Additionally it will be taking on riskier debts with the expansion of an existing corporate lending program. According to usdebtclock.org, the national debt is already at record levels of $24.2 trillion, and the United States appears hell bent on increasing it as fast as possible.
Last week the Fed announced that it will also offer financing to banks making loans through a Paycheck Protection Program as a further 6.6 million workers filed new unemployment claims.
Meanwhile, Bitcoin advocates and crypto community commentators have been extolling the virtues of the world’s most popular digital asset as it has been created to act as a hedge against such monetary madness.
Others observed that the US central bank is not the only one printing money. The ECB has printed $1.3 trillion, while in China $455 billion has been pumped into the economy by the PBoC.
Satoshi Called it a Decade Ago
When Satoshi envisioned Bitcoin in 2008, it was at a time that economies were floundering following the US bank-initiated sub-prime mortgage and financial crisis. The following year he said: [P2P Foundation]
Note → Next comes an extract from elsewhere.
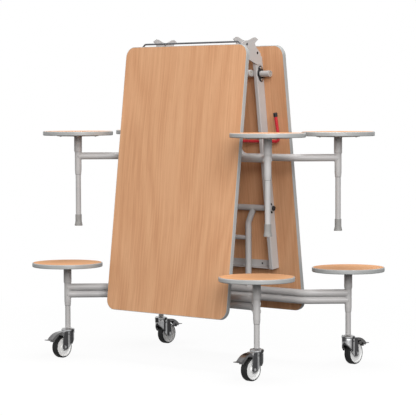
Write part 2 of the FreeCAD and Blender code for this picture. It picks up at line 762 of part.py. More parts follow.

“The central bank must be trusted not to debase the currency, but the history of fiat currencies is full of breaches of that trust.”
What is happening at the moment is a massive debasement of the currency which could result in hyperinflation if things continue on the same path. Much of South America has already suffered such a fate as their fiat currencies have been devalued to the extent that new notes with more zeros are needed.
The population has flocked to Bitcoin in times of economic turmoil in Latin America, and the same could happen to the larger economies if the fiat flood continues. Bitcoin was born out of a banking calamity, and it is clear that the banks have not learnt by their mistakes but instead are destined to repeat them.